* begin *

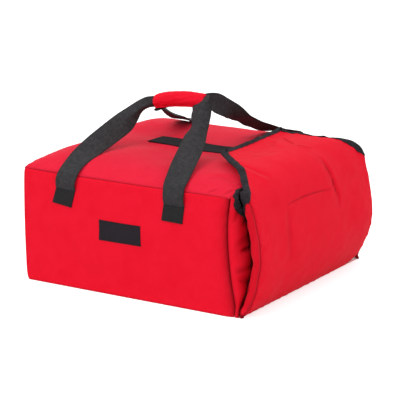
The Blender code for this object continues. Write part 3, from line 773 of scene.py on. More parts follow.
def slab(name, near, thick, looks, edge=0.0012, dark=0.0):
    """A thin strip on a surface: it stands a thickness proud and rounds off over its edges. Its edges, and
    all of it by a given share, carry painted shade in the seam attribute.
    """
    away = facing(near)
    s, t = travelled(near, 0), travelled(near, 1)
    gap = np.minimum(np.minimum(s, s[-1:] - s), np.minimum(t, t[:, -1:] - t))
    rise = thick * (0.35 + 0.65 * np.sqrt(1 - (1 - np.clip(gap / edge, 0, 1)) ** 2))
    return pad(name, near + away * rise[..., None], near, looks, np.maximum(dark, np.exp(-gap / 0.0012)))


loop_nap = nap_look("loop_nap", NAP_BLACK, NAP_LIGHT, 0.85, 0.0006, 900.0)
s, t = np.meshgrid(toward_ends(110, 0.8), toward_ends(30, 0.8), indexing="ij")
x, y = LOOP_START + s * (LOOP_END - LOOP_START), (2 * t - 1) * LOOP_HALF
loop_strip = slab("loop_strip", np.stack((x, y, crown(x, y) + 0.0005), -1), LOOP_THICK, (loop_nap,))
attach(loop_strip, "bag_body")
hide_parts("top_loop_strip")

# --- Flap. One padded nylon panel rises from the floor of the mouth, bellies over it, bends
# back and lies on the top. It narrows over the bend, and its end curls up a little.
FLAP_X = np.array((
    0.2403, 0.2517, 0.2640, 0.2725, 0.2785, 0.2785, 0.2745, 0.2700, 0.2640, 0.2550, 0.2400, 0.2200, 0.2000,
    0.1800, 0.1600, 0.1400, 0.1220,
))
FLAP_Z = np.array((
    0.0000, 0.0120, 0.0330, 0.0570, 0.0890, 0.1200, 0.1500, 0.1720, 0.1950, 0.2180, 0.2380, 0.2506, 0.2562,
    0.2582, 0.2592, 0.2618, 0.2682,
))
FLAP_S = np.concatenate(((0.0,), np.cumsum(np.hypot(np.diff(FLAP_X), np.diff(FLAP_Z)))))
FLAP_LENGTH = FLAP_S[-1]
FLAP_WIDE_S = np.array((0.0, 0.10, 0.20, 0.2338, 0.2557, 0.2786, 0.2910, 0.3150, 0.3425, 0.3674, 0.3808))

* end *
* begin *

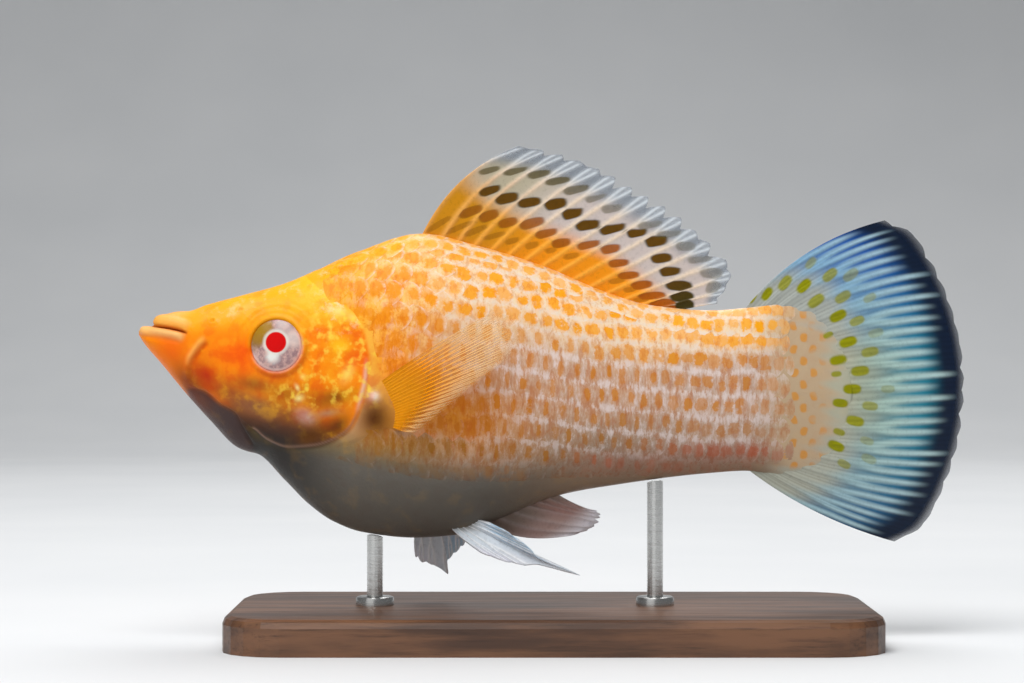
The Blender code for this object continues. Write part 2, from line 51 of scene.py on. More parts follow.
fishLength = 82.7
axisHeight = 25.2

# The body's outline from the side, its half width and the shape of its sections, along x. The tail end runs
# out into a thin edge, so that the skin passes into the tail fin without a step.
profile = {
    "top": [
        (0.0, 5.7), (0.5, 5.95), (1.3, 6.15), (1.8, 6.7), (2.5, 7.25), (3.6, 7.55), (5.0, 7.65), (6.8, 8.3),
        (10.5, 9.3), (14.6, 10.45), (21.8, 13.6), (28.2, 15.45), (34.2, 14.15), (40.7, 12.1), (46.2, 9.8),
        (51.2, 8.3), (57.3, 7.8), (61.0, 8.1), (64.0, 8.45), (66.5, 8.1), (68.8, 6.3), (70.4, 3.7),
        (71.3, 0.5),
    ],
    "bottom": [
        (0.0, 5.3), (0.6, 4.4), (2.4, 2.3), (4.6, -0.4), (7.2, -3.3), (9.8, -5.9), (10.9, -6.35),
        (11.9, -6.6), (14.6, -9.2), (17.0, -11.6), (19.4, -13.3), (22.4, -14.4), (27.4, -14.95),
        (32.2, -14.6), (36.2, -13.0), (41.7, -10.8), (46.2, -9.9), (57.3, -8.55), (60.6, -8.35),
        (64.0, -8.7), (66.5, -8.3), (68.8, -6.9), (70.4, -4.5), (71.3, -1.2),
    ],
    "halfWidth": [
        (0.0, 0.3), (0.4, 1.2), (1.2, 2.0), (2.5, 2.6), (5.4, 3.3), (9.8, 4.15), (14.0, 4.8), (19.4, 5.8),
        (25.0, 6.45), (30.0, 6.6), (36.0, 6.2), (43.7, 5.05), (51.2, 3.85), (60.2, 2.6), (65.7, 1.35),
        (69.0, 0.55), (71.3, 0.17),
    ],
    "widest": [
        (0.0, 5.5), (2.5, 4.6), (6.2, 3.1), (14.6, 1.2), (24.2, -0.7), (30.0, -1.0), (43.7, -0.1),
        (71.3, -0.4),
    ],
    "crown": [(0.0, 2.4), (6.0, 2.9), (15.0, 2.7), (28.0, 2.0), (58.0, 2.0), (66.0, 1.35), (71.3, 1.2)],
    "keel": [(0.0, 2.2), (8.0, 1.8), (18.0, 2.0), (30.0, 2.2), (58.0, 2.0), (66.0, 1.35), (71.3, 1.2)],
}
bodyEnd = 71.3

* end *
* begin *

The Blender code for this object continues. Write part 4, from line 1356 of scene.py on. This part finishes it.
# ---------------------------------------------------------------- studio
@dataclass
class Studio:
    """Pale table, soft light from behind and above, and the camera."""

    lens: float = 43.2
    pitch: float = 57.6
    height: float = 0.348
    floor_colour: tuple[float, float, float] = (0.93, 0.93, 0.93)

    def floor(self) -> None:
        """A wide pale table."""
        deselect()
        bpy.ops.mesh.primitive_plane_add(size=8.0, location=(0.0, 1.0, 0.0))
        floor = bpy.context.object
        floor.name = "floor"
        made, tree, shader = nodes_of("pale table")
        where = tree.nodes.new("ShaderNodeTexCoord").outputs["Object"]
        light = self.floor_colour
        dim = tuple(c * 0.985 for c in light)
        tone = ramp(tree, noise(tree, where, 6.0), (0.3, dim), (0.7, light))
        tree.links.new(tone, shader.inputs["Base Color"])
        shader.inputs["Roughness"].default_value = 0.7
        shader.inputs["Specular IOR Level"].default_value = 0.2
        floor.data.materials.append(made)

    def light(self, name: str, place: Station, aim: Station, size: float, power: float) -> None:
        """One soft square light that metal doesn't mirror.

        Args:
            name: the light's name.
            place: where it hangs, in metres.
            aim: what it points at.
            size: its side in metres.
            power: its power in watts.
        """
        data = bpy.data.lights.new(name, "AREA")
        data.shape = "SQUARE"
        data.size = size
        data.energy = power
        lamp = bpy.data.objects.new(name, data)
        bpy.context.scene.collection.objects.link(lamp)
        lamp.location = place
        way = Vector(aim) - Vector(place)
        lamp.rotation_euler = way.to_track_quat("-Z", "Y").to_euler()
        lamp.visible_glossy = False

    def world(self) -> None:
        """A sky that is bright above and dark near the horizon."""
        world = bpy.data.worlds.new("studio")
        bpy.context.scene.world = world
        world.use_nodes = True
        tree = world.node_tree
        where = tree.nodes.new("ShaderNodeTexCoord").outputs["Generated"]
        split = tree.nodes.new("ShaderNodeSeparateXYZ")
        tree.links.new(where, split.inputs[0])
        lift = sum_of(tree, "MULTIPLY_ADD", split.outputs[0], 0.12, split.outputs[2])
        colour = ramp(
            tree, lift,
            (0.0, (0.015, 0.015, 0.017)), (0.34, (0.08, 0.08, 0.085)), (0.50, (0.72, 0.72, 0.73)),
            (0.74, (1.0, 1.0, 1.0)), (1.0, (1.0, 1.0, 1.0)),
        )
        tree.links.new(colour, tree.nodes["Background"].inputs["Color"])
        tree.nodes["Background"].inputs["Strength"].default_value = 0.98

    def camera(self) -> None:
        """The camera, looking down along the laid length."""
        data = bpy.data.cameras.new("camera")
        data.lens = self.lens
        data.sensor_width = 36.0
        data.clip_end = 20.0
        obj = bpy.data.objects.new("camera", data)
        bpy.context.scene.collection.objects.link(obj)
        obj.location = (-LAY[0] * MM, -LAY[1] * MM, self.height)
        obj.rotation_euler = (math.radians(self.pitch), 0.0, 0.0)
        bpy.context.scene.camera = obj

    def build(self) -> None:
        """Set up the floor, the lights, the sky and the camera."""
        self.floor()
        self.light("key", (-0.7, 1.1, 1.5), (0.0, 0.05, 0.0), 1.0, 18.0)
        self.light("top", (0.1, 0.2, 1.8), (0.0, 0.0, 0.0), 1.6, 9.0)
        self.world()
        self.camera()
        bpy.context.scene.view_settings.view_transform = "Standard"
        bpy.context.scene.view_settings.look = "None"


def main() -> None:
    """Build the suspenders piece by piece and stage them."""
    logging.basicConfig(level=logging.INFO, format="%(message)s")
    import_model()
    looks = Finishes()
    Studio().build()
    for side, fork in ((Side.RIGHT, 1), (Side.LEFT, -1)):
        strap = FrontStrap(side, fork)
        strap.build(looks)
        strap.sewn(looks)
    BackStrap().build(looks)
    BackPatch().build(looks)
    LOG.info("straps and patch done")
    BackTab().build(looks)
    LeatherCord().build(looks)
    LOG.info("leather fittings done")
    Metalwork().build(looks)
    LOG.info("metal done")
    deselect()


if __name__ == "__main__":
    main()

* end *

**Task statement**
Extract the lines from the line with "The Blender code for this object continues. Write part 3, from" through the line with "return pad(name, near". Keep both of those lines, copy everything exactly, and add nothing.

**Exercise output**
The Blender code for this object continues. Write part 3, from line 773 of scene.py on. More parts follow.
def slab(name, near, thick, looks, edge=0.0012, dark=0.0):
    """A thin strip on a surface: it stands a thickness proud and rounds off over its edges. Its edges, and
    all of it by a given share, carry painted shade in the seam attribute.
    """
    away = facing(near)
    s, t = travelled(near, 0), travelled(near, 1)
    gap = np.minimum(np.minimum(s, s[-1:] - s), np.minimum(t, t[:, -1:] - t))
    rise = thick * (0.35 + 0.65 * np.sqrt(1 - (1 - np.clip(gap / edge, 0, 1)) ** 2))
    return pad(name, near + away * rise[..., None], near, looks, np.maximum(dark, np.exp(-gap / 0.0012)))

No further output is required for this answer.